Once again, like the Apostles long ago I took to my old way of life – living on my own terms. Oh, I served my husband and child and went through the motions of being a Christian, while my heart’s wounds could not stop seeping out in various ways. Like Peter said shortly after Jesus’ death, so I said in my loss, “I am going fishing.”(John 21:3) I went fishing for the love that was a faint memory now, toiling all day and night for a catch in the shallow waters of others’ approval. My nets always came up empty. I had to heed His call to “Launch out into the deep and let down your nets for a catch.”(Luke 5:4) I had to go deeper into my pain to really learn He was the only answer, even if He was giving me a cross to bear that seemed at times unbearable. I suppose it’s not a cross if it doesn’t bring you to your knees.
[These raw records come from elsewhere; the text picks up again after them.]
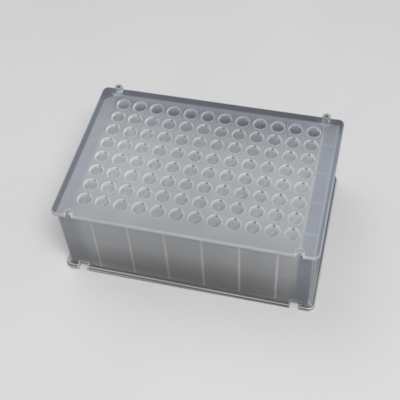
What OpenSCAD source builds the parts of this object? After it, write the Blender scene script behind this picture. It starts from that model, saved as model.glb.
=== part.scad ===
// Deep well plate with round wells, moulded in one piece.
// The wells hang as tubes from a flat deck, inside a tall skirt that stands on a wider foot.
// Millimetres, +Z up, columns along X, rows along Y with the first row at the back.
// Origin: centre of the footprint, on the plane that the foot stands on.

/* [Wells] */
// Number of columns of wells
cols = 12; // [4:2:14]
// Number of rows of wells
rows = 8; // [4:2:10]
// Spacing between well centres
pitch = 9; // [8.8:0.1:12]
// Bore of a well
well_d = 6.2; // [5:0.1:6.4]
// Wall of a well's tube
tube_wall = 0.6; // [0.4:0.05:0.9]
// Rounding of a well's lip
lip_r = 0.55; // [0.3:0.05:0.8]
// Diameter of the flat floor of a well
floor_d = 2.6; // [1.6:0.1:4]
// Thickness of that floor
floor_t = 0.8; // [0.5:0.05:1.4]
// Height over which a well narrows to its floor
taper_h = 3.2; // [1.5:0.1:8]
// Clearance between the tubes' tips and the plane that the foot stands on
tip_clearance = 3.6; // [2:0.1:8]

/* [Footprint and height] */
// Distance from the end columns' cells to the end of the foot
end_margin = 9.88; // [9:0.02:14]
// Distance from the side rows' cells to the side of the foot
side_margin = 6.74; // [6.4:0.02:12]
// Height from the foot's plane to the top of the deck
plate_h = 47; // [24:0.5:60]

/* [Deck] */
// Thickness of the deck
deck_t = 2.2; // [1.2:0.1:3]
// Width by which the deck stands out beyond the skirt
deck_overhang = 2; // [1.2:0.1:2.3]
// Corner radius of the deck
deck_r = 3.2; // [2:0.1:6]
// Rounding of the deck's edges
deck_edge_r = 0.5; // [0.2:0.05:0.55]

/* [Skirt] */
// Thickness of the skirt
skirt_wall = 1.3; // [1:0.1:2]
// Radius inside the skirt's corners
skirt_inner_r = 0.3; // [0.2:0.1:2]
// Leg of the chamfered corner beside the first well of the first row
key_chamfer = 4.6; // [3:0.1:6]

/* [Foot] */
// Height of the foot
foot_h = 2.6; // [2:0.1:5]
// Width by which the foot stands out beyond the skirt
foot_ledge = 2.35; // [1:0.05:3]
// Corner radius of the foot
foot_r = 3.2; // [2:0.1:6]
// Rounding of the foot's edges
foot_edge_r = 0.45; // [0.2:0.05:0.8]

/* [Well block] */
// Thickness of the flat wall round the block of tubes
block_wall = 0.8; // [0.6:0.05:1.2]
// Clearance between the outer cells and the outside of that wall
block_clearance = 0.5; // [0.3:0.05:1]
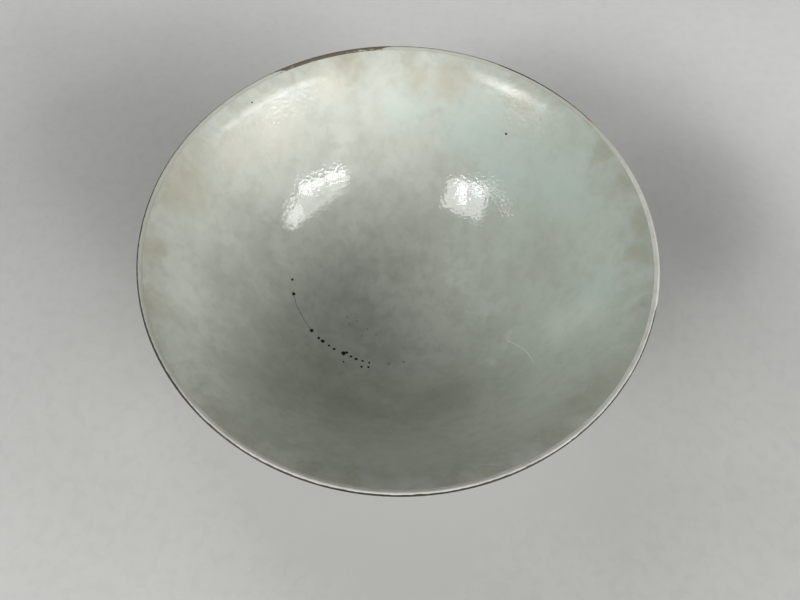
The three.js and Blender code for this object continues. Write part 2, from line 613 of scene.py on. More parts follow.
class Effects:
    """The effects that several finishes share, each a group of nodes that is built once."""

    PEEL_SIZE = 1.7 * MM
    WAVE_SIZE = 8 * MM
    PIT_SPACING = 2.6 * MM
    PIT_RARITY = (0.78, 0.82)
    PIT_EDGE = (0.12, 0.03)
    LINE_CORE = 0.3
    SCRATCH_GAP = 0.35
    SCRATCH_SHIFT = (0.37, 0.11, 0.23)
    SCRATCH_FULL = 0.75
    SMALLEST_GRAIN = 0.35
    GRAIN_CORE = 0.4

    def __init__(self) -> None:
        """Builds every group."""
        where = ("Vector", (0.0, 0.0, 0.0))
        self.cloud = build_group("Clouds in the glaze", {
            "Where": where, "Size": ("Float", 0.03), "Level": ("Float", 0.5), "Softness": ("Float", 0.12),
            "Seed": ("Float", 0.0)}, "Mask", self._cloud)
        self.skin = build_group("Skin of the glaze", {
            "Where": where, "Peel": ("Float", 0.005), "Wave": ("Float", 0.02), "Pits": ("Float", 0.02)},
            "Height", self._skin)
        self.spot = build_group("Spot", {
            "Where": where, "Place": where, "Reach": ("Float", 0.0005), "Core": ("Float", 0.45)},
            "Mask", self._spot)
        self.line = build_group("Fine line", {
            "Where": where, "Start": where, "End": where, "Width": ("Float", 0.0003)}, "Mask", self._line)
        self.scratches = build_group("Scratches", {
            "Where": where, "Size": ("Float", 0.02), "Width": ("Float", 0.004), "Rarity": ("Float", 0.6)},
            "Mask", self._scratches)
        self.grit = build_group("Grit", {
            "Where": where, "Spacing": ("Float", 0.006), "Reach": ("Float", 0.0004),
            "Rarity": ("Float", 0.7)}, "Mask", self._grit)
        self.sector = build_group("Sector of the turn", {
            "Where": where, "Toward": ("Vector", (1.0, 0.0, 0.0)), "Edge": ("Float", 0.5),
            "Core": ("Float", 0.8)}, "Mask", self._sector)
        self.radius = build_group("Distance from the axis", {"Where": where}, "Radius", self._radius)

    @staticmethod
    def _cloud(recipe: Recipe, inputs: Sockets) -> Socket:
        """Fine and coarse layers of bent noise, eased round a level.

        Args:
            recipe: The group's recipe.
            inputs: The group's inputs, by name.

        Returns:
            The mask.
        """
        shift = recipe.node("CombineXYZ", {0: inputs["Seed"], 1: 0.0, 2: inputs["Seed"]}).outputs[0]
        place = recipe.vector("ADD", inputs["Where"], shift)
        lump = recipe.noise(place, inputs["Size"], detail=4, rough=0.55, bend=0.4)
        low = recipe.sum("SUBTRACT", inputs["Level"], inputs["Softness"])
        high = recipe.sum("ADD", inputs["Level"], inputs["Softness"])
        return recipe.ease(lump, low, high)

    @staticmethod
    def _skin(recipe: Recipe, inputs: Sockets) -> Socket:
        """Millimetres of height: a fine peel, slow waves from the throwing, and a few burst pinholes.

        Args:
            recipe: The group's recipe.
            inputs: The group's inputs, by name.

        Returns:
            The height.
        """
        where = inputs["Where"]
        fine = recipe.noise(where, Effects.PEEL_SIZE, detail=1, rough=0.35)
        slow = recipe.noise(where, Effects.WAVE_SIZE, detail=1, rough=0.4)
        peel = recipe.sum("MULTIPLY", fine, inputs["Peel"])
        wave = recipe.sum("MULTIPLY", slow, inputs["Wave"])
        cells = recipe.node("TexVoronoi", {"Vector": where, "Scale": 1 / Effects.PIT_SPACING})
        pick = recipe.node("SeparateXYZ", {0: cells.outputs["Color"]}).outputs[0]
        chosen = recipe.ease(pick, *Effects.PIT_RARITY)
        hole = recipe.sum("MULTIPLY", recipe.ease(cells.outputs["Distance"], *Effects.PIT_EDGE), chosen)
        pits = recipe.sum("MULTIPLY", hole, inputs["Pits"])
        return recipe.sum("SUBTRACT", recipe.sum("ADD", peel, wave), pits)

    @staticmethod
    def _spot(recipe: Recipe, inputs: Sockets) -> Socket:
        """1 within the core's share of the reach from the place, falling to 0 at the reach.

        Args:
            recipe: The group's recipe.
            inputs: The group's inputs, by name.

        Returns:
            The mask.
        """
        distance = recipe.vector("DISTANCE", inputs["Where"], inputs["Place"])
        inner = recipe.sum("MULTIPLY", inputs["Reach"], inputs["Core"])
        return recipe.ease(distance, inputs["Reach"], inner)

    @staticmethod
    def _line(recipe: Recipe, inputs: Sockets) -> Socket:
        """1 on the straight stretch from start to end, falling to 0 at the width from it.

        Args:
            recipe: The group's recipe.
            inputs: The group's inputs, by name.

        Returns:
            The mask.
        """
        along = recipe.vector("SUBTRACT", inputs["End"], inputs["Start"])
        reach = recipe.vector("SUBTRACT", inputs["Where"], inputs["Start"])
        length = recipe.vector("DOT_PRODUCT", along, along)
        share = recipe.sum("DIVIDE", recipe.vector("DOT_PRODUCT", reach, along), length)
        share = recipe.sum("MINIMUM", recipe.sum("MAXIMUM", share, 0.0), 1.0)
        foot = recipe.vector("SCALE", along, scale=share)
        distance = recipe.vector("DISTANCE", reach, foot)
        inner = recipe.sum("MULTIPLY", inputs["Width"], Effects.LINE_CORE)
        return recipe.ease(distance, inputs["Width"], inner)

    @staticmethod
    def _scratches(recipe: Recipe, inputs: Sockets) -> Socket:
        """Thin curved lines: where slow noise crosses its middle, kept only where other noise is high.

        Args:
            recipe: The group's recipe.
            inputs: The group's inputs, by name.

        Returns:
            The mask.
        """
        slow = recipe.noise(inputs["Where"], inputs["Size"], detail=0, bend=0.5)
        off = recipe.sum("ABSOLUTE", recipe.sum("SUBTRACT", slow, MIDDLE_LEVEL))
        line = recipe.ease(off, inputs["Width"], 0.0)
        shifted = recipe.vector("ADD", inputs["Where"], Effects.SCRATCH_SHIFT)
        keep = recipe.noise(shifted, recipe.sum("MULTIPLY", inputs["Size"], Effects.SCRATCH_GAP), detail=1)
        return recipe.sum("MULTIPLY", line, recipe.ease(keep, inputs["Rarity"], Effects.SCRATCH_FULL))

    @staticmethod
    def _grit(recipe: Recipe, inputs: Sockets) -> Socket:
        """Small round grains: near the middles of random cells, in cells whose random number is high.

        Args:
            recipe: The group's recipe.
            inputs: The group's inputs, by name.

        Returns:
            The mask.
        """
        scale = recipe.sum("DIVIDE", 1.0, inputs["Spacing"])
        cells = recipe.node("TexVoronoi", {"Vector": inputs["Where"], "Scale": scale})
        pick = recipe.node("SeparateXYZ", {0: cells.outputs["Color"]})
        size = recipe.sum("DIVIDE", inputs["Reach"], inputs["Spacing"])
        size = recipe.sum("MULTIPLY", size, recipe.between(pick.outputs[1], Effects.SMALLEST_GRAIN, 1.0))
        inner = recipe.sum("MULTIPLY", size, Effects.GRAIN_CORE)
        grain = recipe.ease(cells.outputs["Distance"], size, inner)
        keep = recipe.sum("GREATER_THAN", pick.outputs[0], inputs["Rarity"])
        return recipe.sum("MULTIPLY", grain, keep)

    @staticmethod
    def _sector(recipe: Recipe, inputs: Sockets) -> Socket:
        """1 where the direction from the axis is near the given one, by the cosine between them.

        Args:
            recipe: The group's recipe.
            inputs: The group's inputs, by name.

        Returns:
            The mask.
        """
        flat = recipe.vector("MULTIPLY", inputs["Where"], LEVEL_PART)
        near = recipe.vector("DOT_PRODUCT", recipe.vector("NORMALIZE", flat), inputs["Toward"])
        return recipe.ease(near, inputs["Edge"], inputs["Core"])

    @staticmethod
    def _radius(recipe: Recipe, inputs: Sockets) -> Socket:
        """The length of the place's level part."""
        return recipe.vector("LENGTH", recipe.vector("MULTIPLY", inputs["Where"], LEVEL_PART))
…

“Through His stripes we are healed”(Isaiah 53:5) became the experience my husband and I began to see in our son’s life. Through his suffering we were being offered an opportunity to heal from the wounds of yore. Thinking they had been sufficiently healed, we did not realize their far-reaching depths. Until, we did.

Peter and John and Thomas, Andrew, Nathaniel, Simon the Zealot, Bartholomew, Phillip, James the Elder and James the Younger, Matthew, Judas Thaddeus, Matthias and the like all had their “first calls,” their faith-wavering moments, their faith-building beholding of miracles, their feeling embraced by God and feeling forsaken by Him too. As followers of Christ, we relive His paths and there is nothing He allows that He cannot heal and transform into a vehicle for good. I am learning also, that He continues to suffer every single pain along with, or rather inside of, each of His children. As a parent with limitations in my own love, I feel every pain and anxiety my child endures very deeply. How much more then, does God in His perfect love feel His children’s afflictions?

The Apostles were first disciples – students in the school of Life. They learned this not only in neat, textbook-like theory, but also in practice. You cannot have true life if you are not willing to live it with all its lurking dangers. “In shipwrecks, danger from bandits, danger from my own people, danger from Gentiles, danger in the city, danger in the wilderness … in toil and hardship, through many a sleepless night” (2 Cor 11:26,27) as we read in the Epistle on this Feast of the Apostles.

What is to be learned from this? At face value the encouragement to suffer is not an inviting prospect. I don’t run to suffering and perhaps this is as it should be. But if the cup He offers me to drink “will not pass if it is His will” (Matt 26:39) then I learn from the Apostles that this cup is worth partaking of. I learn that through it comes the assuredness that Life is indeed more powerful than death, joy more powerful than sadness, and love more powerful than fear. I learn that like them, I will not be fit to be “sent” until I experience this in all its humbling, temporarily painful, sometimes lonely, always true, Life-giving Power.

No Cross, no Resurrection. No death of sin, no life of holiness. No experience, no mission. No pain, no gain. And then, will come the knowledge of the Apostle Paul: “Woe to me if I do not proclaim the gospel.” (1 Cor 9:16) Amen.